YOUR INSTRUCTIONS |
Among the lines below, keep only those from the one containing "CAP_SPRING_R = 5.2" through the one containing "bpy.data.objects.remove(obj)", and reproduce them exactly.

DATA TO USE |
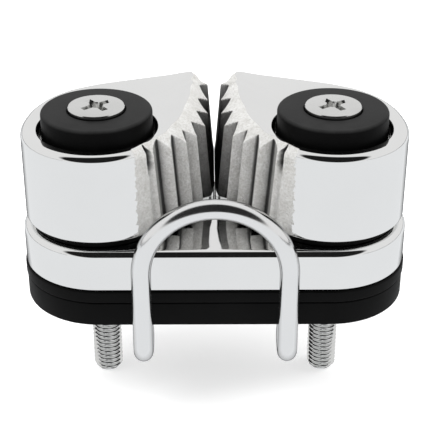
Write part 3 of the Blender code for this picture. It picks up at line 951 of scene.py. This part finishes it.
def mirrored_sky(tree):
    """What polished metal mirrors: pale, with a dark canopy over the front and a dark horizon.

    The horizon stays pale straight in front.
    """
    coord = tree.nodes.new("ShaderNodeTexCoord")
    canopy = tree.nodes.new("ShaderNodeVectorMath")
    canopy.operation = "DOT_PRODUCT"
    level, rise = polar(1.0, CANOPY_TILT)
    canopy.inputs[1].default_value = (0.0, -level, rise)
    tree.links.new(coord.outputs["Generated"], canopy.inputs[0])
    edge, full = CANOPY_EDGE
    sky = ramp(tree, canopy.outputs["Value"], ((edge, MIRRORED_SKY), (full, CANOPY_TONE)))
    axes = tree.nodes.new("ShaderNodeSeparateXYZ")
    tree.links.new(coord.outputs["Generated"], axes.inputs["Vector"])
    low, high = HORIZON_EDGE
    horizon = ramp(tree, axes.outputs["Z"], ((low, HORIZON_TONE), (high, 1.0)))
    front = tree.nodes.new("ShaderNodeMath")
    front.operation = "LESS_THAN"
    front.inputs[1].default_value = HORIZON_FRONT
    tree.links.new(axes.outputs["Y"], front.inputs[0])
    return multiplied(tree, sky, color_mix(tree, front.outputs["Value"], horizon, (1, 1, 1, 1)))


def build_world():
    """White all round, but for what polished metal mirrors."""
    world = bpy.data.worlds.new("studio")
    bpy.context.scene.world = world
    world.use_nodes = True
    tree = world.node_tree
    path = tree.nodes.new("ShaderNodeLightPath")
    tone = color_mix(tree, path.outputs["Is Glossy Ray"], (1, 1, 1, 1), mirrored_sky(tree))
    background = tree.nodes["Background"]
    tree.links.new(tone, background.inputs["Color"])
    background.inputs["Strength"].default_value = WORLD_STRENGTH


def build_lights():
    for name, place, size, power in LIGHTS:
        light = bpy.data.lights.new(name, "AREA")
        light.size = size * MM
        light.energy = power
        obj = bpy.data.objects.new(name, light)
        obj.location = Vector(place) * MM
        aim = Vector(LIGHT_TARGET) - Vector(place)
        obj.rotation_euler = aim.to_track_quat("-Z", "Y").to_euler()
        obj.visible_glossy = False
        bpy.context.scene.collection.objects.link(obj)


def build_camera():
    camera = bpy.data.cameras.new("camera")
    camera.lens = CAMERA_LENS
    camera.sensor_width = CAMERA_SENSOR
    camera.shift_x = CAMERA_SHIFT
    camera.clip_start = CAMERA_NEAR * MM
    obj = bpy.data.objects.new("camera", camera)
    obj.location = Vector(CAMERA_PLACE) * MM
    obj.rotation_euler = Vector(CAMERA_AIM).to_track_quat("-Z", "Y").to_euler()
    bpy.context.scene.collection.objects.link(obj)
    bpy.context.scene.camera = obj


def main():
    cast = metal("polished_casting", (0.86, 0.86, 0.855), (0.03, 0.09), 60.0, 0.004, 0.03)
    polished = metal("polished_rod", (0.85, 0.85, 0.85), (0.12, 0.2), 90.0, 0.003, 0.03, ROD_EDGE_REFLECTION)
    screw_steel = metal("screw_steel", (0.74, 0.74, 0.73), (0.12, 0.22), 160.0, 0.006, 0.06)
    ball_steel = metal("ground_ball_steel", (0.85, 0.85, 0.86), (0.03, 0.06), 200.0, 0.001, 0.02)
    spring_steel = metal("drawn_spring_wire", (0.5, 0.5, 0.52), (0.2, 0.35), 300.0, 0.004, 0.08)
    rough = rough_cast()
    pad = plastic("pad_black", (0.001, 0.003), (0.45, 0.62), 220.0, 0.02, 0.08, 1.0)
    bush = plastic("bush_black", (0.014, 0.03), (0.38, 0.55), 260.0, 0.04, 0.06, 0.1)
    for slab in SLABS:
        build_slab(*slab, cast if slab[1] == "base_plate" else pad)
    build_wire(polished)
    for label, side in SIDES.items():
        build_cam(label, side, cast, rough)
        build_bush(label, side, bush)
        build_screw(label, side, screw_steel)
        build_spring(label, side, spring_steel)
        dress(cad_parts[f"bush_sleeve_{label}"], polished)
        dress(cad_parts[f"thrust_washer_{label}"], bush)
        for number in range(1, BALLS + 1):
            dress(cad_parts[f"ball_{label}_{number:02d}"], ball_steel)
    build_floor()
    build_world()
    build_lights()
    build_camera()
    bpy.context.scene.view_settings.view_transform = "Standard"


main()
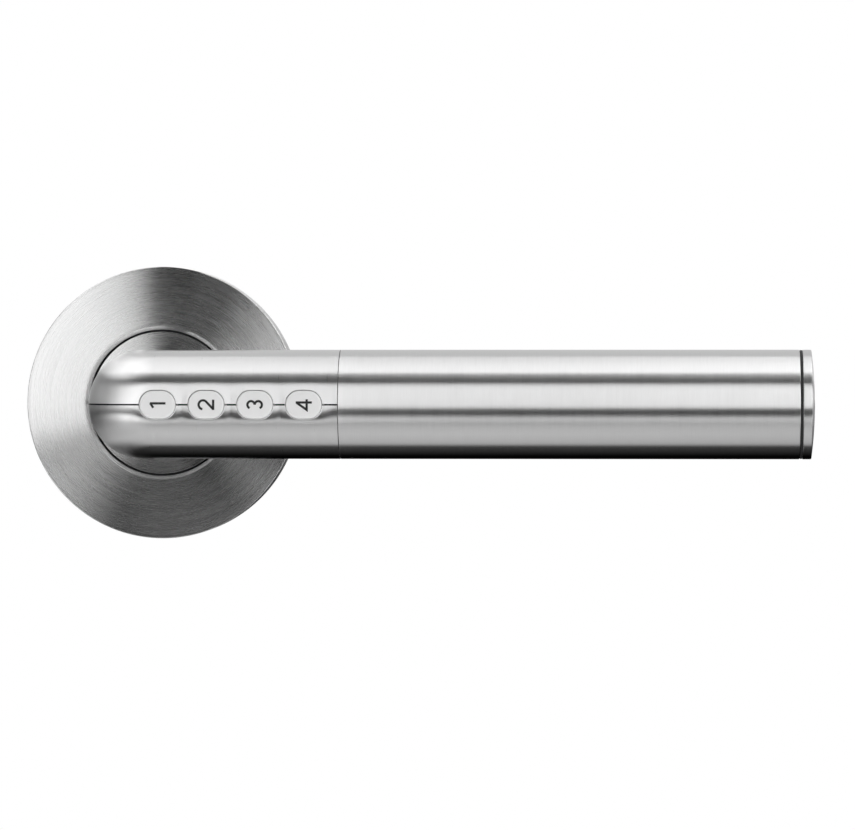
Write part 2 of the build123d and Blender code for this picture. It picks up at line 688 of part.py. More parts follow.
with BuildPart() as battery_sleeve:
    ring_on_lever(GRIP_BORE_R - FIT, CELL_R + 0.08, *SLEEVE_X)
finish(battery_sleeve, "battery_sleeve")

with BuildPart() as battery_contact:
    ring_on_lever(CELL_R, 0, CONTACT_X, CONTACT_X + 0.4)
    ring_on_lever(CONTACT_PIP_R, 0, CONTACT_X, CELL_X[0] - FIT)
finish(battery_contact, "battery_contact")

with BuildPart() as battery_leads:
    for lead_z in (-LEADS_Z, LEADS_Z):
        with BuildSketch(Plane(origin=(LEADS_START_X, LEAD_Y, lead_z), z_dir=(1, 0, 0))):
            Circle(WIRE_R)
        extrude(amount=CONTACT_X - LEADS_START_X)
finish(battery_leads, "battery_leads")

with BuildPart() as battery:
    ring_on_lever(CELL_R, 0, CELL_X[0] + CELL_PIP[1], CELL_X[1])
    fillet(battery.edges().filter_by(GeomType.CIRCLE), 0.6)
    ring_on_lever(CELL_PIP[0], 0, CELL_X[0], CELL_X[0] + 2 * CELL_PIP[1])
finish(battery, "battery")

# ---------------------------------------------------------------- grip tube and cap
with BuildPart() as grip_tube:
    ring_on_lever(GRIP_R, GRIP_BORE_R, JOINT_X + JOINT_GAP, GRIP_END_X)
    chamfer(grip_tube.edges().filter_by(GeomType.CIRCLE).sort_by(SortBy.RADIUS)[-2:], 0.15)
    with BuildSketch(radial_plane(GRIP_SCREW_X, CORE_R - 1, 0)):
        Circle(GRIP_SCREW_R + SNUG)
    extrude(amount=3, mode=Mode.SUBTRACT)
finish(grip_tube, "grip_tube")

with BuildPart() as grip_set_screw:
    with BuildSketch(radial_plane(GRIP_SCREW_X, GRIP_SCREW_TIP_R, 0)):
        Circle(GRIP_SCREW_R)
    extrude(amount=GRIP_R - 0.4 - GRIP_SCREW_TIP_R)
    with BuildSketch(radial_plane(GRIP_SCREW_X, GRIP_R - 1.6, 0)):
        RegularPolygon(0.85, 6)
    extrude(amount=2, mode=Mode.SUBTRACT)
finish(grip_set_screw, "grip_set_screw")

CAP_SPIGOT_X = 113.5
CAP_HOLLOW_R = 7.3
CAP_HOLLOW_END_X = 119.5
O_RING_X = 116.5
O_RING_WIRE_R = 0.45
CAP_EDGE = 0.3
CAP_CORNER_X = 122.8  # where the slight dome of the end face starts
PIN_HOLE_R = 0.9  # two holes for the tool that unscrews the cap
PIN_HOLE_OFFSET = 5.5
PIN_HOLE_DEPTH = 1.4

with BuildPart() as end_cap:
    cap_fit_r = GRIP_BORE_R - 0.03
    groove_r = cap_fit_r - 2 * O_RING_WIRE_R
    groove_half = O_RING_WIRE_R + FIT
    with BuildSketch(Plane(origin=(0, LEVER_Y, 0), x_dir=(1, 0, 0), z_dir=(0, 0, 1))):
        with BuildLine():
            bore = Polyline(
                (CAP_HOLLOW_END_X, 0), (CAP_HOLLOW_END_X, -CAP_HOLLOW_R),
                (CAP_SPIGOT_X, -CAP_HOLLOW_R), (CAP_SPIGOT_X, -cap_fit_r),
                (O_RING_X - groove_half, -cap_fit_r), (O_RING_X - groove_half, -groove_r),
                (O_RING_X + groove_half, -groove_r), (O_RING_X + groove_half, -cap_fit_r),
                (CAP_FACE_X, -cap_fit_r), (CAP_FACE_X, -GRIP_R),
                (CAP_CORNER_X - CAP_EDGE, -GRIP_R),
            )
            round_edge = RadiusArc(bore @ 1, (CAP_CORNER_X, -GRIP_R + CAP_EDGE), -CAP_EDGE)
            face = ThreePointArc(
                round_edge @ 1,
                ((CAP_END_X + CAP_CORNER_X) / 2 + 0.15, -GRIP_R / 2),
                (CAP_END_X, 0),
            )
            Line(face @ 1, bore @ 0)
        make_face()
    revolve(axis=LEVER_AXIS)
    with BuildSketch(across(CAP_END_X - PIN_HOLE_DEPTH)):
        with Locations((0, PIN_HOLE_OFFSET), (0, -PIN_HOLE_OFFSET)):
            Circle(PIN_HOLE_R)
    extrude(amount=2 * PIN_HOLE_DEPTH, mode=Mode.SUBTRACT)
finish(end_cap, "end_cap")

with BuildPart() as cap_seal:
    ring_on_lever(GRIP_R - 0.4, cap_fit_r + SNUG, GRIP_END_X + 0.05, CAP_FACE_X)
finish(cap_seal, "cap_seal")

with BuildPart() as cap_o_ring:
    with BuildSketch(Plane(origin=(O_RING_X, LEVER_Y - groove_r - O_RING_WIRE_R, 0))):
        Circle(O_RING_WIRE_R)
    revolve(axis=LEVER_AXIS)
finish(cap_o_ring, "cap_o_ring")

CAP_SPRING_R = 5.2
CAP_SPRING_WIRE_R = 0.4
cap_spring_start = CELL_X[1] + CAP_SPRING_WIRE_R + 0.05
cap_spring_length = CAP_HOLLOW_END_X - CAP_SPRING_WIRE_R - cap_spring_start
CAP_SPRING_TURNS = 5
cap_spring_coil, _, _ = coil(
    across(cap_spring_start), CAP_SPRING_R, CAP_SPRING_WIRE_R,
    cap_spring_length / CAP_SPRING_TURNS, CAP_SPRING_TURNS,
)

with BuildPart() as battery_spring:
    add(cap_spring_coil)
finish(battery_spring, "battery_spring")
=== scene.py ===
import math

import bmesh
import bpy
import numpy as np
from mathutils import Matrix, Vector


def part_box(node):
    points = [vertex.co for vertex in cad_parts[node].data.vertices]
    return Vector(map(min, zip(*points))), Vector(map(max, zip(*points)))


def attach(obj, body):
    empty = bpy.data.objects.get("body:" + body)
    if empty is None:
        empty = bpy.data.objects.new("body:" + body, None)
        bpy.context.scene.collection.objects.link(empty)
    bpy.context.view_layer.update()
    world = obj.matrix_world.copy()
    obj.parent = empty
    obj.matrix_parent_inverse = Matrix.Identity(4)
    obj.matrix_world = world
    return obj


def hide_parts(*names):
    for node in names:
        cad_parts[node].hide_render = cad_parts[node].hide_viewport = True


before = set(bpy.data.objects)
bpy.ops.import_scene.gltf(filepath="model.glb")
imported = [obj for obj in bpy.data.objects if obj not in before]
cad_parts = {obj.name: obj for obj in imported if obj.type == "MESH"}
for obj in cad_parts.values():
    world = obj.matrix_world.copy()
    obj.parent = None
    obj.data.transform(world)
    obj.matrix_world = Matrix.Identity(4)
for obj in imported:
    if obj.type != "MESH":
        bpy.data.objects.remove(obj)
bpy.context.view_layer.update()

# Lengths are in millimetres, in the part's frame, unless a comment says otherwise; meshes
# are scaled to metres when they are made. The door is y = 0, the lever runs along +X and
# +Z is up.
MM = 0.001
SHARP_DEG = 35.0  # edges that turn by more than this stay sharp


def node_box(node):
    """Lowest and highest corner of a CAD node at rest, in millimetres."""
    low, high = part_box(node)
    return low / MM, high / MM


def middle_x(node):
    """x of the middle of a CAD node."""
    low, high = node_box(node)
    return (low.x + high.x) / 2


# ---------------------------------------------------------------- sizes
ROSE_LOW, ROSE_HIGH = node_box("rose_cover")
COLLAR_LOW, COLLAR_HIGH = node_box("neck_collar")
NECK_LOW, NECK_HIGH = node_box("neck_upper_shell")
TUBE_LOW, TUBE_HIGH = node_box("grip_tube")
CAP_LOW, CAP_HIGH = node_box("end_cap")
SEAL_LOW, SEAL_HIGH = node_box("cap_seal")
SCREW_LOW, SCREW_HIGH = node_box("shell_screws")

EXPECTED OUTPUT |
CAP_SPRING_R = 5.2
CAP_SPRING_WIRE_R = 0.4
cap_spring_start = CELL_X[1] + CAP_SPRING_WIRE_R + 0.05
cap_spring_length = CAP_HOLLOW_END_X - CAP_SPRING_WIRE_R - cap_spring_start
CAP_SPRING_TURNS = 5
cap_spring_coil, _, _ = coil(
    across(cap_spring_start), CAP_SPRING_R, CAP_SPRING_WIRE_R,
    cap_spring_length / CAP_SPRING_TURNS, CAP_SPRING_TURNS,
)

with BuildPart() as battery_spring:
    add(cap_spring_coil)
finish(battery_spring, "battery_spring")
=== scene.py ===
import math

import bmesh
import bpy
import numpy as np
from mathutils import Matrix, Vector


def part_box(node):
    points = [vertex.co for vertex in cad_parts[node].data.vertices]
    return Vector(map(min, zip(*points))), Vector(map(max, zip(*points)))


def attach(obj, body):
    empty = bpy.data.objects.get("body:" + body)
    if empty is None:
        empty = bpy.data.objects.new("body:" + body, None)
        bpy.context.scene.collection.objects.link(empty)
    bpy.context.view_layer.update()
    world = obj.matrix_world.copy()
    obj.parent = empty
    obj.matrix_parent_inverse = Matrix.Identity(4)
    obj.matrix_world = world
    return obj


def hide_parts(*names):
    for node in names:
        cad_parts[node].hide_render = cad_parts[node].hide_viewport = True


before = set(bpy.data.objects)
bpy.ops.import_scene.gltf(filepath="model.glb")
imported = [obj for obj in bpy.data.objects if obj not in before]
cad_parts = {obj.name: obj for obj in imported if obj.type == "MESH"}
for obj in cad_parts.values():
    world = obj.matrix_world.copy()
    obj.parent = None
    obj.data.transform(world)
    obj.matrix_world = Matrix.Identity(4)
for obj in imported:
    if obj.type != "MESH":
        bpy.data.objects.remove(obj)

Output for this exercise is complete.